Oh, and feel free to just point me to prior writings if you want. I’m quite curious about how each of you object-oriented ontologists see mathematics, and haven’t seen much written about it, but I might just have missed it.
I was under the impression that every set included an infinite number of elements, while it’s not the case that all sets have parts. This, I thought, was how you can generate additional sets from the empty set. For OOO, at any rate, the being of an object is not defined by extensionality in a set. In my own framework, for example, objects like a society do not have humans as parts. Humans or people are strictly outside of society (I’m following Luhmann here). Likewise, cells aren’t “parts” of the body. This is the strange mereology I’m going on about. In this regard, a set without parts is not really a problem for me. As long as it’s a unity that’s enough for me. There might be a debate to be had between Graham and I regarding maths. My initial hunch is to say that a triangle is not an object at all, but rather a local manifestation of topology. But here I have to be careful, because my intuition is to say that Euclidean geometry isn’t an object because it can be subsumed under topology (topology would be the real object). I think similarly about language. On most days I’m inclined to say that words aren’t objects but are local manifestations of language, which is the real object. Likewise, a class wouldn’t be an object, but would rather be a local manifestation of the hyperobject, capitalism. These positions are soft, however, and I go back and forth, ie, I’m still working through them. All of this is a way of saying that I wouldn’t want to exclude maths from the domain of being. Rather, it’s a question of working out the appropriate regional ontology of maths.
In fact, it seems (I had to check this now myself and it wasn’t like I remembered… it is in meditation 7 of Being and Event) that while the empty set has no elements, it does have a part (i.e. subset), namely itself. And so one generates an additional set by using the power-set axiom to take the set of the empty set’s parts, which is {ø} rather than ø itself. And more sets by repeating that process….
In any case, I look forward to more about this kind of ‘strange mereology’! (Democracy of Objects, right?) I guess I have hitherto assumed that the point was merely that the whole could not be reduced to the parts, e.g., that the body could not be reduced to the cells and so on. So that even though the whole cannot be reduced to its parts, the parts still have to be there. That’s sort of a “normal mereology + emergence” picture. But you’re saying that it’s stranger than that, that the cells are not strictly speaking the parts of the body at all, that an object need not have “parts” in the normal mereological sense at all, right? Interesting.

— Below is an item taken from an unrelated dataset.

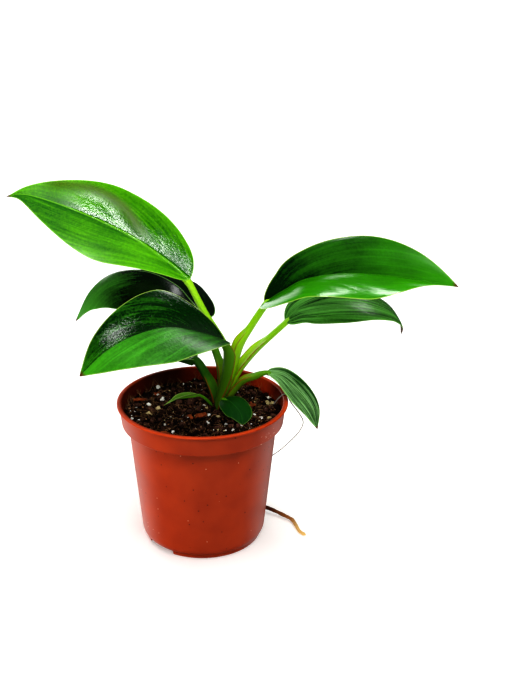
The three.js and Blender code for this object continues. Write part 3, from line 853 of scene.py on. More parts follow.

The objects you mention here (language, capitalism, topology), and the way in which you mention them, remind me of Deleuze’s Ideas in chapter 4 of Difference and Repetition…. a chapter I love by the way. I’m intrigued, so let me just ask one question: If words are local manifestations of language, and classes local manifestations of capitalism, what stops, for example, individual biological creatures from being local manifestations of “the organism” (as per Deleuze’s second example of Ideas in chapter 4)? Can you have that kind of “object-oriented structuralism” (for want of a better expression) in certain regions of ontology without having it in all regions?
A lot of my inspiration for the internal structure of objects comes from chapter four of DR (chapter three of TDO is devoted to this). I’ve never liked the thesis of a biological Idea in that I believe biological entities are discrete units in their own right. In my view, they proceed by iteration and repetition (copies with a difference) not as local manifestations of one and the same object. This is the only way I can make sense of the Darwinian orientation.